A few years back, there was a show after 11 at night on the WE network – way past the time of heavy viewership. One of the episodes was about a girl who spied on her hot neighbor who was gay and, of course, gorgeous. It showed by far the MOST erotic cinematic scene that I have ever witnessed . It was guy on guy! For years I fantasized about that and the subsequent scene where she basically “fucked” him with their clothes on (which was the second hottest scene.)

Recently, while talking with a friend who is the perfect, non lifestyle, unassuming FFA mom, we found ourselves in a discussion about this television series and specifically THAT episode. While reliving the plot, I am sure that both of us women had creamed ourselves by the time we finished with the subject. Our curiosity as a couple about all things sexual made more conversations with friends in and out of the lifestyle inevitable!

Those conversations have given us a theory. Though most have considered it at some point, many guys think the idea of sex with another man is something that is to be kept hidden in the dark recesses of their minds and revealed to no one. Ironically, those people a guy would want to keep it hidden from are the very same ones that we all hide our “lifestyle” from: family, friends, enemies, and professional associates. There are truly some guys, just as there are some women, whose persona will absolutely not even begin to let them consider the possibilities of pleasure from an encounter with the same sex. The differences between human beings are what provide our uniqueness as a species.

But for many men, the fear of even revealing a curiosity about getting freaky with someone having the same equipment keeps those fantasies contained to an occasional solo shower session. They let it play out in their mind while pleasuring themselves in a private world of desire. Cleanup can be immediate, and the culpability associated can be quickly tucked away. There are a few who venture out into the world to try it behind their mate’s back, even if they normally swing with their mate. They seem to hide their urges due to the overwhelming fear of their mate’s reaction and their own embarrassment linked to possible unintended public revelations. No matter the strength of a man’s ego, the potentially emasculating deterrents of religion, machismo, and society are extremely strong and play havoc on a man’s sense of reasoning in the debate of “to bi, or not to bi”.

The comfort level needed to accomplish the fantasy fulfillment can be a moving target with the pendulum of emotions considered by most men on this subject. Some days they think they are ready to make the leap, and other days they are looking for any form of plausible excuse to deny or delay. For those we’ve talked to who’ve tried it , the impetus for action often seems to be a female who was more than willing to encourage, compliment, coach, reassure, and of course engage in role play, direction, and/or practice! As with many things sex related, the story has played out time and again where the love of a woman and the sex life they have together becomes motivation to step out on a limb and get freaky with another man!

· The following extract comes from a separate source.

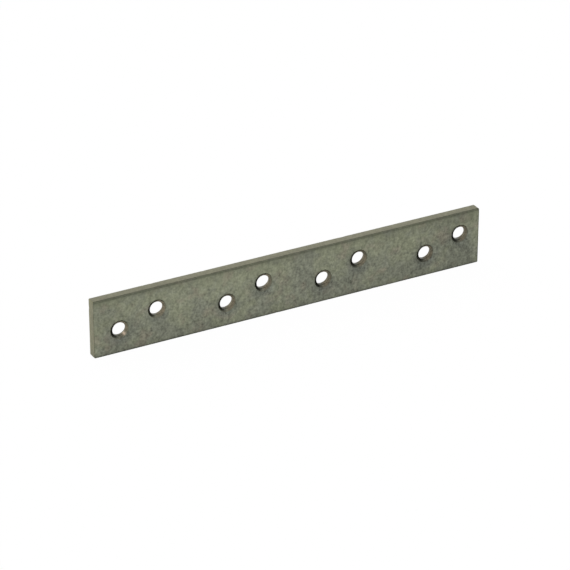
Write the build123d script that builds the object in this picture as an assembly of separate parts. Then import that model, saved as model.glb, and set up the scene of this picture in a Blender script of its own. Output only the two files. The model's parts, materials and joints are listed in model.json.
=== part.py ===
"""Mending plate: a flat steel strap with eight staggered screw holes, for bridging and strengthening a joint.

One piece of slit strip, sheared to length, punched and countersunk. Millimetres, +Z up.
The plate stands on one long edge: X runs along its length, Z across its width, and Y through its thickness.
The plain side, which the punch and the slitting blades entered, looks towards -Y. The countersunk side looks towards +Y.
The origin is the middle of the plate's footprint, at the bottom of its lower long edge.
"""

import os
from math import radians, tan

from build123d import *

# Blank
LENGTH = 203.2  # 8 in
WIDTH = 28.6  # 1-1/8 in
THICKNESS = 4.76  # 3/16 in
CORNER_R = 0.45  # the four corners, seen from the front

# Outer edges. The slitting blades draw the front's upper edge over into a shoulder and its lower edge over less, the shear barely draws the ends, and the burr behind is knocked down to a small round.
SHOULDER_W, SHOULDER_D, FOOT_D = 1.3, 0.42, 0.14  # long edges: run over the face, drop at the upper edge, drop at the lower edge
END_W, END_D = 0.8, 0.06  # sheared ends: run over the face, drop at the edge
BACK_R = 0.25

# Screw holes for No. 12 flat-head screws: four pairs, each a low hole and a high one
HOLE_D = 6.6
PAIR_PITCH = 19.05  # 3/4 in from the low hole to the high one, along the length
PAIR_MIDS = (-79.2, -24.4, 26.2, 81.6)  # the gang of punches sits 1 mm nearer the right end
STAGGER = 5.9  # rise from the low hole to the high one
ROWS_MID = WIDTH / 2 + 0.25  # half way between the rows, a little off the middle of the width

# A hole's section, front to back: mouth drawn in by the punch, short straight land, countersink
MOUTH_W, MOUTH_D = 1.35, 0.72
SINK_ANGLE = 82  # included
# The countersinks were cut in a second operation. For each, from the left: its centre's offset from the hole's along the length and across the width, and its diameter at the back
SINKS = (
    (0.30, 0.50, 11.6), (0.20, 0.50, 11.5), (0.05, 0.75, 11.1), (0.30, 0.65, 11.2),
    (0.10, 0.60, 11.0), (0.00, 0.75, 11.1), (0.30, 0.40, 10.5), (0.45, 0.35, 10.2),
)

FRONT, BACK = -THICKNESS / 2, THICKNESS / 2
SINK_SLOPE = tan(radians(SINK_ANGLE / 2))


def strip_section(span, roll_w, low_d, high_d):
    """Outline across the strip: x along the span, y through the thickness, with rolled front corners and eased back corners."""
    half = span / 2
    return make_face(
        [
            Line((-half + roll_w, FRONT), (half - roll_w, FRONT)),
            EllipticalCenterArc((half - roll_w, FRONT + high_d), roll_w, high_d, 270, arc_size=90),
            Line((half, FRONT + high_d), (half, BACK - BACK_R)),
            CenterArc((half - BACK_R, BACK - BACK_R), BACK_R, 0, 90),
            Line((half - BACK_R, BACK), (-half + BACK_R, BACK)),
            CenterArc((-half + BACK_R, BACK - BACK_R), BACK_R, 90, 90),
            Line((-half, BACK - BACK_R), (-half, FRONT + low_d)),
            EllipticalCenterArc((-half + roll_w, FRONT + low_d), roll_w, low_d, 180, arc_size=90),
        ]
    )


def blank():
    """The sheared length of strip, where the long edges' section and the ends' section meet in a mitre."""
    mid = (0, 0, WIDTH / 2)
    across = Plane(origin=mid, x_dir=(0, 0, 1), z_dir=(-1, 0, 0)) * strip_section(WIDTH, SHOULDER_W, FOOT_D, SHOULDER_D)
    along = Plane(origin=mid, x_dir=(1, 0, 0), z_dir=(0, 0, 1)) * strip_section(LENGTH, END_W, END_D, END_D)
    face = Plane(origin=mid, x_dir=(1, 0, 0), z_dir=(0, -1, 0)) * RectangleRounded(LENGTH, WIDTH, CORNER_R)
    return (
        extrude(across, LENGTH / 2 + 3, both=True)
        & extrude(along, WIDTH / 2 + 3, both=True)
        & extrude(face, THICKNESS / 2 + 3, both=True)
    )


def turned(points):
    """A solid turned about the Z axis from its outline, given as radius and depth below the front face."""
    profile = make_face(Polyline(*points, close=True))
    return revolve(Plane(origin=(0, 0, 0), x_dir=(1, 0, 0), z_dir=(0, -1, 0)) * profile, Axis.Z)


def punch():
    """What the punch takes out: the drawn-in mouth and the straight wall behind it, with depth along +Z."""
    r, lip = HOLE_D / 2, HOLE_D / 2 + MOUTH_W
    return turned([(0, -1), (lip, -1), (lip, 0), (r, MOUTH_D), (r, THICKNESS + 1), (0, THICKNESS + 1)])


def countersink(diameter):
    """What a countersink takes out: a cone that runs on past the back, so that it cuts clean."""
    past = 1.0
    tip = THICKNESS - diameter / 2 / SINK_SLOPE
    return turned([(0, tip), (diameter / 2 + past * SINK_SLOPE, THICKNESS + past), (0, THICKNESS + past)])


def hole_centres():
    for mid in PAIR_MIDS:
        yield mid - PAIR_PITCH / 2, ROWS_MID - STAGGER / 2
        yield mid + PAIR_PITCH / 2, ROWS_MID + STAGGER / 2


plate = blank()
for (x, z), (off_x, off_z, diameter) in zip(hole_centres(), SINKS):
    # The tools' depth axis is turned to run from the front face towards the back.
    plate -= Plane(origin=(x, FRONT, z), x_dir=(1, 0, 0), z_dir=(0, 1, 0)) * punch()
    plate -= Plane(origin=(x + off_x, FRONT, z + off_z), x_dir=(1, 0, 0), z_dir=(0, 1, 0)) * countersink(diameter)

plate = plate.solids()[0] if len(plate.solids()) == 1 else plate
plate.label = "mending_plate"

os.makedirs("parts", exist_ok=True)
export_step(plate, "parts/mending_plate.step")
print("volume", round(plate.volume, 1), "box", plate.bounding_box())
print("holes", [(round(x, 2), round(z, 2)) for x, z in hole_centres()])
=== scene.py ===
"""The mending plate's looks: a sculpted steel plate in place of the plain CAD solid, its finish with some painted light
and shade, a white floor, soft lights and the camera.
"""

import json
import math

import bpy
import numpy as np
from mathutils import Matrix, Vector


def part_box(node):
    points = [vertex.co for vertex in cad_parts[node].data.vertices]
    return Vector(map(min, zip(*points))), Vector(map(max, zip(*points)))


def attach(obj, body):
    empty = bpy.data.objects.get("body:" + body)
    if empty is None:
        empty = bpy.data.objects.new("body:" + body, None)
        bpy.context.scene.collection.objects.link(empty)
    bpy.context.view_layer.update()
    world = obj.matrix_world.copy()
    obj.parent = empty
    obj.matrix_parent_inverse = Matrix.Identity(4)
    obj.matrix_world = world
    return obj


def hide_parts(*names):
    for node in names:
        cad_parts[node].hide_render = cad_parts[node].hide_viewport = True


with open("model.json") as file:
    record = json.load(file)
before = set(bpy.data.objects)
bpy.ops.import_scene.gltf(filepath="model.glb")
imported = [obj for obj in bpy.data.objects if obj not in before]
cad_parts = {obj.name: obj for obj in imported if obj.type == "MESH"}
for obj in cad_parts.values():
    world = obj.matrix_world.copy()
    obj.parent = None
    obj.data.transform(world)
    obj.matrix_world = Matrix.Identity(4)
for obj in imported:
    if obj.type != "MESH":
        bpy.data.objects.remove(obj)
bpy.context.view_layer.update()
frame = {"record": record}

NODE = "mending_plate"
MM = 0.001
LO, HI = (np.array(c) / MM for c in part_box(NODE))
FRONT, BACK = LO[1], HI[1]
HOLES = sorted(
    (m["pos_m"][0] / MM, m["pos_m"][2] / MM) for m in frame["record"]["mounts"] if m["kind"] == "bore"
)
HOLE_R = next(m["dims"]["r_mm"] for m in frame["record"]["mounts"] if m["kind"] == "bore")
MID_Z = (LO[2] + HI[2]) / 2

# The same sections as the CAD solid, in millimetres
SHOULDER_W, SHOULDER_D, FOOT_D = 1.3, 0.42, 0.14
END_W, END_D = 0.8, 0.06
BACK_R = 0.25
CORNER_R = 0.45
# Width of the painted shade along the front's top and bottom edges
RIM_SHADE_R = 2.5
MOUTH_W, MOUTH_D = 1.35, 0.72
LIP_EASE = 0.12
SINK_ANGLE = 82
# Each countersink, from the left: how far its centre is off the hole's along x and z, and how wide it is at the back
SINKS = np.array([
    (0.30, 0.50, 11.6), (0.20, 0.50, 11.5), (0.05, 0.75, 11.1), (0.30, 0.65, 11.2),
    (0.10, 0.60, 11.0), (0.00, 0.75, 11.1), (0.30, 0.40, 10.5), (0.45, 0.35, 10.2),
])
EASE = 0.12  # edges that a file or a brush has taken the sharpness off

BLOCK = 7.0  # half the square of mesh round each hole
CELL = 0.5
SIDE = int(round(2 * BLOCK / CELL))


# ---------------------------------------------------------------- noise

def _hash(ix, iy, iz, seed):
    h = (ix * 73856093) ^ (iy * 19349663) ^ (iz * 83492791) ^ (seed * 2654435761)
    h = (h ^ (h >> 13)) * 1274126177
    h = h & 0xFFFFFFFF
    h = (h ^ (h >> 16)) & 0xFFFF
    return h / 32767.5 - 1.0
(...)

Some men needed the boost of being “dominated” in a group scene to let go and explore, and others dived right in – having the confidence of prediscussion and knowing their partner’s pussy was gushing the whole time the guys were feverishly sucking, fucking, and even sometimes sharing a load from one of their quivering cocks between their tongues. The sight of her man being pounded into ecstasy by a nicely shaped dick and the erotic slapping sound of large, low hanging balls, has sent many a woman over the orgasm edge. Often, the anticipation alone can get a girl really going.

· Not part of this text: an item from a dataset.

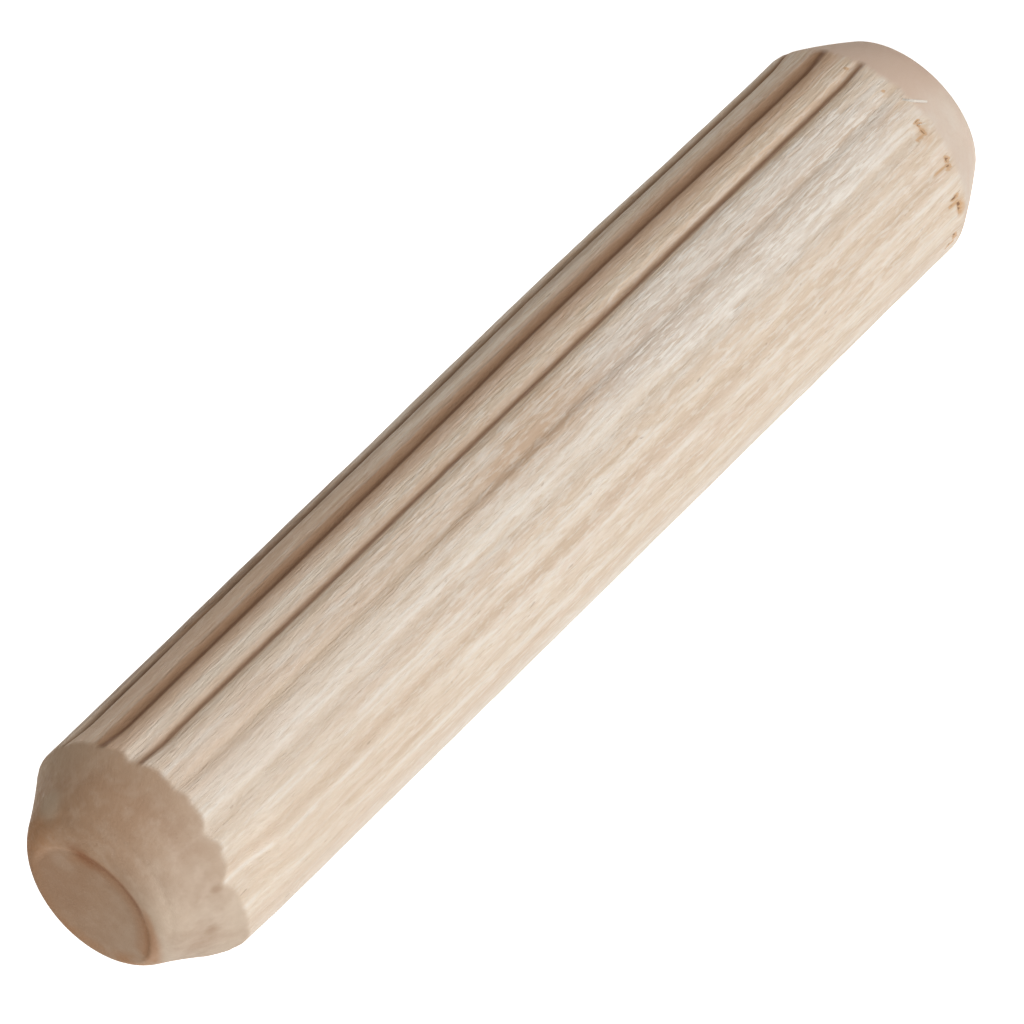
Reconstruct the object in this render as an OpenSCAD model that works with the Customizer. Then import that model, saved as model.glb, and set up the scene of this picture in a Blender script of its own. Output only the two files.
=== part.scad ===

We heard remarks like, “I absolutely gushed watching them” and, “That set the tone. It made me so hot I was a total slut all night.”, and “I had fantasized for years about watching him do it, seeing it was even better.” From the guys we heard things like,”Yeah, I tried it. Once I got past the fear it felt good. I’m sure I’ll probably do it again” and, “She took me places I was afraid to imagine by having me follow her orders of doing different things to his body. I don’t know if I’ve ever felt her pussy THAT wet!”, and “I had no idea another man’s hard, throbbing cock could get me off like that!” Most exploring men we talked to profess that bi sex wouldn’t supplant the female body as their main desire, but added a somewhat unexpected extra level to their sex life – especially with their partner. Some would kiss another guy, and some wouldn’t. Some would top, some would bottom, and some were up for absolutely anything! Most said that if anal sex were to take place, they prefer the receiver be already “washed out”. In our sampling, many said they would prefer a guy close to being in the same boat as them, experience-wise. Of course there were the few who said they had no experience and no plans of gaining it, but it was a surprisingly small minority that seemed to be absolutely opposed to anyone experiencing it.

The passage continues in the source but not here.